Doch Schluß mit dem Spott über ein scheinbar ungeliebtes Amt und seine so schnell vermehrten Kandidaten - vom blauen Hasen der FPÖ über'den roten Land-Streicher der SPÖ bis zum schwarzen Kleb-Stil der brüchigen ÖVP! Sobald die Herrschaften für das höchste Amt im Staate kandidieren und sich nichts Unfeines oder Undemokratisches zuschulden kommen lassen, sind sie auch vom Ausland zu respektieren. Aber die gröbsten Fouls im Wahlkampf werden ohnehin meist von übereifrigen Wahlhelfern mit Femschüssen aus den hinteren Reihen begangen.
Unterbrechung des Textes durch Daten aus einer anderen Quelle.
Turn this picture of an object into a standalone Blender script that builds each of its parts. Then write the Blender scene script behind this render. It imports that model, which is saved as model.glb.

Schade ist es eigentlich nur, daß in diesem Farbenspektrum der österreichischen Parteien jetzt nur die Grünen fehlen. Sollte denn ausgerechnet das Staatsoberhaupt keiner alternativen Interpretation der Amtsführung bedürfen? Wieso hat sich eigentlich Frau Meißner-Blau schon nach nur einem vergeblichen Anlauf entmutigen lassen? Gegen den kühlen Industriemanager Streicher hätte sie mit ihrem heißen Herzen für die österreichische Demokratie doch gar keine schlechten Chancen!

Wir in Deutschland haben zwar noch bis 1994 einen Bundespräsidenten, doch auch um ihn gibt es mehrere Diskussionen. Die einen denken bereits jetzt laut über mögliche Nachfolge-Kandidaten nach, was gegenüber dem Amtsträger nicht gerade sehr taktvoll ist. Die anderen kritisieren den Bundespräsidenten, weil er sich in letzter Zeit mehrmals deutlich zum Problem der massenweisen Asylbewerber geäußert hat.
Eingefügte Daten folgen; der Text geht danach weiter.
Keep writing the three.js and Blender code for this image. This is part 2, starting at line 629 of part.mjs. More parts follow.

Die demokratiepolitischen Fragen dabei lauten: Darf sich der Bundespräsident in tagespolitische Themen zugunsten dieser oder jener Parteien einmischen und wenn ja, darf dann die andere Partei sich auch kräftig dagegen wehren und sagen, daß der Bundespräsident ihrer Meinung nach von den Problemen in der Praxis keine Ahnung hat und deshalb dazu Unsinn verzapft?
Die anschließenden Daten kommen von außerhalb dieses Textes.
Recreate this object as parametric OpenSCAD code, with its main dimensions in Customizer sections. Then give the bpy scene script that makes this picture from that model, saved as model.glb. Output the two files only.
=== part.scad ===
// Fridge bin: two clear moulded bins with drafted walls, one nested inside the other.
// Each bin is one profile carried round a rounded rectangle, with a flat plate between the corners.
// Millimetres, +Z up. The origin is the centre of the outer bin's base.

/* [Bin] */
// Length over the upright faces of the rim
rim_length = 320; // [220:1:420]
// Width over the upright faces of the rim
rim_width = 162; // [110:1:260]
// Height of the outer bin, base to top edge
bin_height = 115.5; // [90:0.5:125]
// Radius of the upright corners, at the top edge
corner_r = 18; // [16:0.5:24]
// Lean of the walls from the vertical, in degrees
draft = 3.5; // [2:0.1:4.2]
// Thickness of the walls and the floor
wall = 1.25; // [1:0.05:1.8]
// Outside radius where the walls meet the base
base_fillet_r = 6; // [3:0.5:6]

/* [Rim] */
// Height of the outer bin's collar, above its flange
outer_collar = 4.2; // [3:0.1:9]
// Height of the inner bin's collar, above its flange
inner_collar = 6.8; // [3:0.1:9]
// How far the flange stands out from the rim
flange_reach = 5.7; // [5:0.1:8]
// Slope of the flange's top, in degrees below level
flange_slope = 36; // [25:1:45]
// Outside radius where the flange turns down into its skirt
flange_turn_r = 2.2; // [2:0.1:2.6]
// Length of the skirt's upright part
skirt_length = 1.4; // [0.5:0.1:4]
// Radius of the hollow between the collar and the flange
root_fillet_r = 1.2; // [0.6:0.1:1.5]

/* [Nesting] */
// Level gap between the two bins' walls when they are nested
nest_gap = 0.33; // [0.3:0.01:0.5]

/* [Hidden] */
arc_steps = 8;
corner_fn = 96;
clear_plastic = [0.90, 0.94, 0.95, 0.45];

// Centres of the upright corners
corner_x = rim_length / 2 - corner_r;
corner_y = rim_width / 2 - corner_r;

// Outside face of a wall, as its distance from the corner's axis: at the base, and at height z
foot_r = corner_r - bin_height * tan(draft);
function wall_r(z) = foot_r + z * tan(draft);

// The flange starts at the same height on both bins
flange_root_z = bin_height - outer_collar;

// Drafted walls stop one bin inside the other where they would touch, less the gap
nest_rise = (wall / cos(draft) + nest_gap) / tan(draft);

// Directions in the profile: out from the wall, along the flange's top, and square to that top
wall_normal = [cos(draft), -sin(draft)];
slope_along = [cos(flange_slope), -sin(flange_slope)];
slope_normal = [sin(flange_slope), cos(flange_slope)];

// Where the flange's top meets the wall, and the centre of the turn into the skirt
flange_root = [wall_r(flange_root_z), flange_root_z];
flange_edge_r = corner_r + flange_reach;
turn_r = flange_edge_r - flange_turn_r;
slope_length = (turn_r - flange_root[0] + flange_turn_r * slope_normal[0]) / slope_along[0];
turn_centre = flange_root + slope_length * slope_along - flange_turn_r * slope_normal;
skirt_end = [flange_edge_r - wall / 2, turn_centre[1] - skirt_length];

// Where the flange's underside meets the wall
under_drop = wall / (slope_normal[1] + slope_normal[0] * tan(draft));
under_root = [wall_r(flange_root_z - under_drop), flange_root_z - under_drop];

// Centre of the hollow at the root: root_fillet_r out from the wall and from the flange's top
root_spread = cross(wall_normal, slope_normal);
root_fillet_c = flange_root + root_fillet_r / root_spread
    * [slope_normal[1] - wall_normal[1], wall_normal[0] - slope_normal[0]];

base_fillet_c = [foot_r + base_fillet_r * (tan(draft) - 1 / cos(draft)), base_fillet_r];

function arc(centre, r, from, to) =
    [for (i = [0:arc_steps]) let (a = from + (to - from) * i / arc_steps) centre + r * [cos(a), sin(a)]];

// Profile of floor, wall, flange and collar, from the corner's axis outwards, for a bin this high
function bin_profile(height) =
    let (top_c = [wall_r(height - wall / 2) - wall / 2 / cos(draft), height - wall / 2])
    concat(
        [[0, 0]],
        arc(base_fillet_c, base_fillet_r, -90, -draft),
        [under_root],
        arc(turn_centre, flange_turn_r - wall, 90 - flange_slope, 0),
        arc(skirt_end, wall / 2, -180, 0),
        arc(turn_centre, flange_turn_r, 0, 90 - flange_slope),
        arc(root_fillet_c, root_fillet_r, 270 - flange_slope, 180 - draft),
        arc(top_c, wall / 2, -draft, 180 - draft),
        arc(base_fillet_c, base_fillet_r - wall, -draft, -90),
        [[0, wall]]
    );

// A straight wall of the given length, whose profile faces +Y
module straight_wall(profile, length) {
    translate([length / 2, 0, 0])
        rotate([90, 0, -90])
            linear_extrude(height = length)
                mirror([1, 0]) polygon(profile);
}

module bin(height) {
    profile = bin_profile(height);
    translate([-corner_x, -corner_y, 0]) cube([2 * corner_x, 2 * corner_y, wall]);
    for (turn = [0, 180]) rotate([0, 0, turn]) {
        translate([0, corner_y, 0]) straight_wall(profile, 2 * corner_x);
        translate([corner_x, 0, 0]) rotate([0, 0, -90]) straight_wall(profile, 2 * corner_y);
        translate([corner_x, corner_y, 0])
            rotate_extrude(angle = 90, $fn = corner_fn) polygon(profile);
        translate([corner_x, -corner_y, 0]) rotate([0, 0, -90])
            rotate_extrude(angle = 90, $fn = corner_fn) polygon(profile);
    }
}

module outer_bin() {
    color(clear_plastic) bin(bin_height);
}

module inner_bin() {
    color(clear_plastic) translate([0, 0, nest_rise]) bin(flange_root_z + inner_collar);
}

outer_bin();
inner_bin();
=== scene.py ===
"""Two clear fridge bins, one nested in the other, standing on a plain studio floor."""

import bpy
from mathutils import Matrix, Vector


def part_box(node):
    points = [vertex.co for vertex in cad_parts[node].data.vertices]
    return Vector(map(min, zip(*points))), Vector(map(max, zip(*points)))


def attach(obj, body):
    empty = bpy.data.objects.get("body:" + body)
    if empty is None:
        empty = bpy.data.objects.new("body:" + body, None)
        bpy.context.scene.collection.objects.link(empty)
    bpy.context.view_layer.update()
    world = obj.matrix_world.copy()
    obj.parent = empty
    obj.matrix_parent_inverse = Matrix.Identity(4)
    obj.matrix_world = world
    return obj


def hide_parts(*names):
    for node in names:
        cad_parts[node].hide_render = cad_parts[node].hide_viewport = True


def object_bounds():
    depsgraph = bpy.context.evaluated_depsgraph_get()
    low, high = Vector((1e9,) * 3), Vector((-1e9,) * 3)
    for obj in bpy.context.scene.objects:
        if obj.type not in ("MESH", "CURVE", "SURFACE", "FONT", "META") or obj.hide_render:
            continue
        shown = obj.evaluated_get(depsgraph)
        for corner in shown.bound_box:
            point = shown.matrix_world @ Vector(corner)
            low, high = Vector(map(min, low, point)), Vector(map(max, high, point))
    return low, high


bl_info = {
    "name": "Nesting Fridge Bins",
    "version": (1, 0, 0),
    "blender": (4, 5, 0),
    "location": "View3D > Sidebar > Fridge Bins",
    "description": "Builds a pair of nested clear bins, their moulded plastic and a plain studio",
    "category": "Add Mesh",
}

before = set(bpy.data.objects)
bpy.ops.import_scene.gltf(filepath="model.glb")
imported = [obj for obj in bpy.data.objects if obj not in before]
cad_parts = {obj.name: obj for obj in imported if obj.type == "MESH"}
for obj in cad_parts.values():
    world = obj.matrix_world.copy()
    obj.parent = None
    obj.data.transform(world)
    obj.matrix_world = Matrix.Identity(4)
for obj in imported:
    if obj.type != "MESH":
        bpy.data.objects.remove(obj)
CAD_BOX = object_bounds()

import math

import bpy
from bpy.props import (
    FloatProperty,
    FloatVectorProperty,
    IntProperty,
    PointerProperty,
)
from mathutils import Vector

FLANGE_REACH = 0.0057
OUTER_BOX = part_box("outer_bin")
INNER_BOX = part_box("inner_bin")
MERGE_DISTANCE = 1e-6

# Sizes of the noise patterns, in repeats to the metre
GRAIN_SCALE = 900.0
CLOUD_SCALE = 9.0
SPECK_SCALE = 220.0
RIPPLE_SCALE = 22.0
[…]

Die Frage wurde bei uns in strenger und gerechter deutscher Interpretation der Verfassung so ausgelegt: Die Führungsspitzen der SPD und FDP, die sich vom Bundespräsidenten - im Gegensatz zur eigenen Parteibasis - in ihrer politischen Taktik bestätigt fühlen, sind entschieden der Meinung, daß der Bundespräsident nicht nur das Recht sondern sogar die Pflicht hat sich in den Parteienstreit einzumischen.

Die Union, aus der Weizsäcker kommt und der deshalb seine Profilierungssuche bei der Linken gewaltig braucht, ist dagegen ganz anderer Meinung, er solle sich nämlich raushalten oder zurücktreten. Da seht Ihr Österreicher jedenfalls einmal, daß ein Bundespräsident immer Probleme schafft - ob man so einen hat oder gar keinen.